**Given request:**
Each line below is to be written out in full, exactly as shown.
+++ Data excerpt
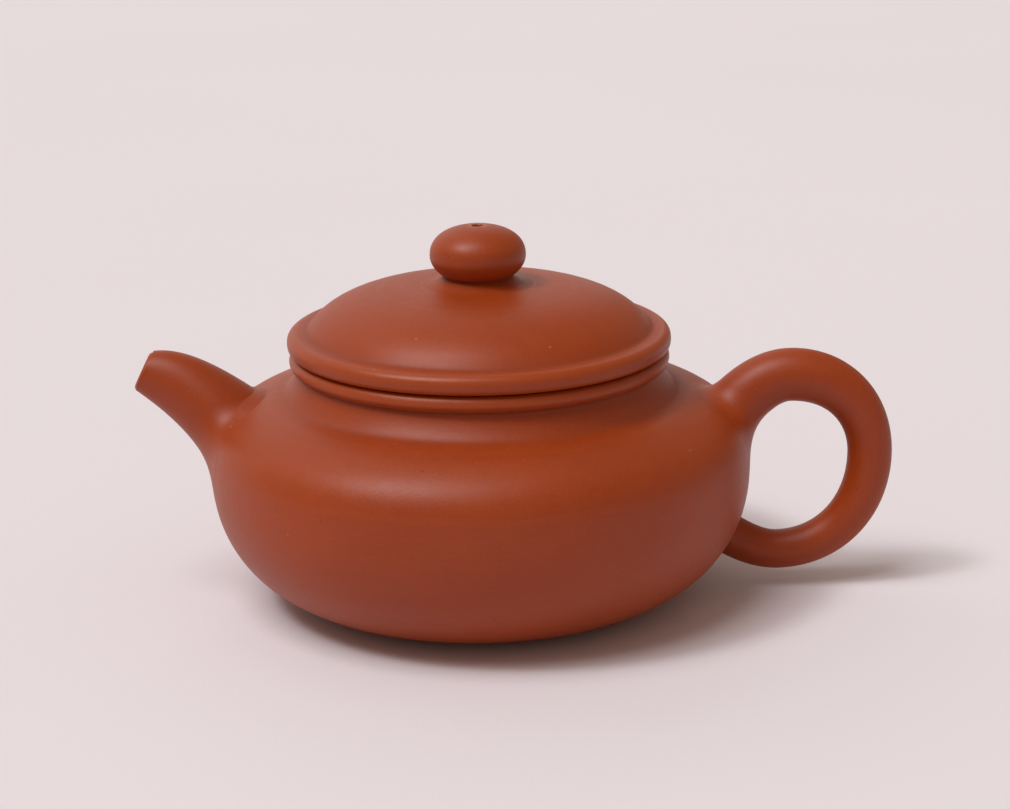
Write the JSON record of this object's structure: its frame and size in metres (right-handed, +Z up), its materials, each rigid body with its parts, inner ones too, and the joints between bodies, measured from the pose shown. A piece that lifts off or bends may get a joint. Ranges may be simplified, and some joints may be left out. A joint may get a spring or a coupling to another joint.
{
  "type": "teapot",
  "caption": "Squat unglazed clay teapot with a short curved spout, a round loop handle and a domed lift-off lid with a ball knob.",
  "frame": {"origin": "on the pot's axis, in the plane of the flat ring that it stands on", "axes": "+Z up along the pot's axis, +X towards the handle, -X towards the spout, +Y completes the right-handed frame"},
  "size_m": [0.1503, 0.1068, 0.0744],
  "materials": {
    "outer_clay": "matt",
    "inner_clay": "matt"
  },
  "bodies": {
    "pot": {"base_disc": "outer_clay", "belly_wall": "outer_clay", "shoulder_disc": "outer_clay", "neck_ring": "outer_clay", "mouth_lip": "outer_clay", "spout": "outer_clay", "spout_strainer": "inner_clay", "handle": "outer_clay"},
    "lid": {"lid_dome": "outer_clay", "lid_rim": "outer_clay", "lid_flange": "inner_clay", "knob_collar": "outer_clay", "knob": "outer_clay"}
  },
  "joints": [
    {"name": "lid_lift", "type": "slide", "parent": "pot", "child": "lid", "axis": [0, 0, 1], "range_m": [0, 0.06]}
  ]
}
++++++
**Written solution:**
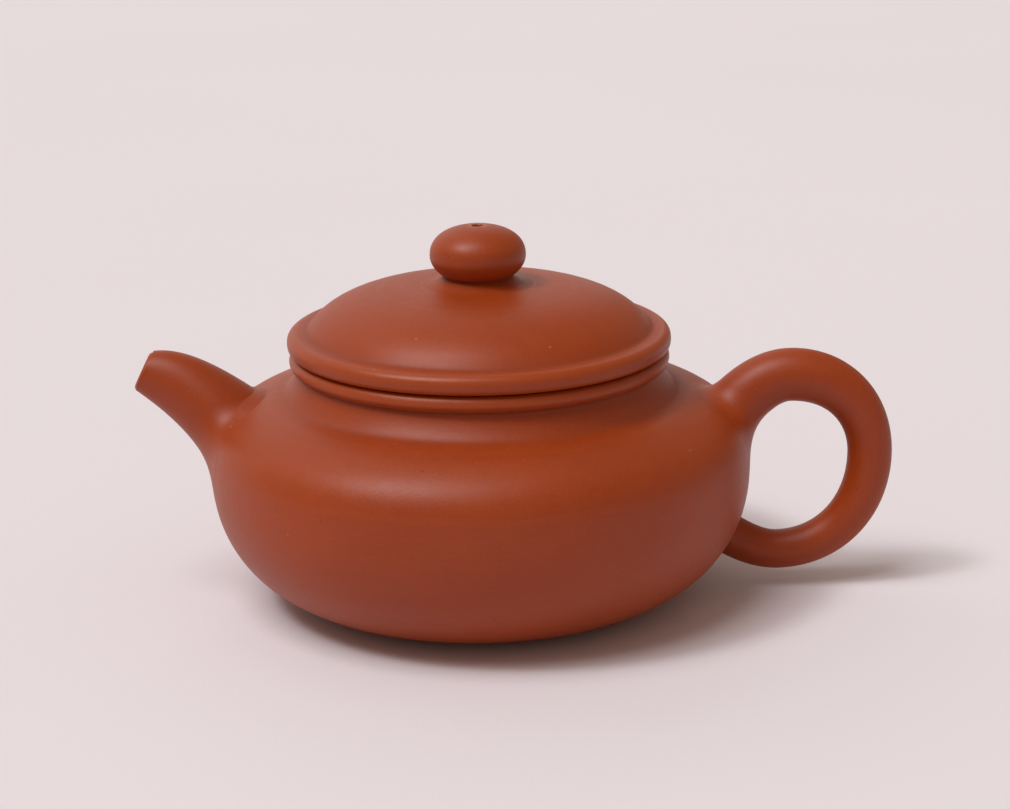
Write the JSON record of this object's structure: its frame and size in metres (right-handed, +Z up), its materials, each rigid body with its parts, inner ones too, and the joints between bodies, measured from the pose shown. A piece that lifts off or bends may get a joint. Ranges may be simplified, and some joints may be left out. A joint may get a spring or a coupling to another joint.
{
  "type": "teapot",
  "caption": "Squat unglazed clay teapot with a short curved spout, a round loop handle and a domed lift-off lid with a ball knob.",
  "frame": {"origin": "on the pot's axis, in the plane of the flat ring that it stands on", "axes": "+Z up along the pot's axis, +X towards the handle, -X towards the spout, +Y completes the right-handed frame"},
  "size_m": [0.1503, 0.1068, 0.0744],
  "materials": {
    "outer_clay": "matt",
    "inner_clay": "matt"
  },
  "bodies": {
    "pot": {"base_disc": "outer_clay", "belly_wall": "outer_clay", "shoulder_disc": "outer_clay", "neck_ring": "outer_clay", "mouth_lip": "outer_clay", "spout": "outer_clay", "spout_strainer": "inner_clay", "handle": "outer_clay"},
    "lid": {"lid_dome": "outer_clay", "lid_rim": "outer_clay", "lid_flange": "inner_clay", "knob_collar": "outer_clay", "knob": "outer_clay"}
  },
  "joints": [
    {"name": "lid_lift", "type": "slide", "parent": "pot", "child": "lid", "axis": [0, 0, 1], "range_m": [0, 0.06]}
  ]
}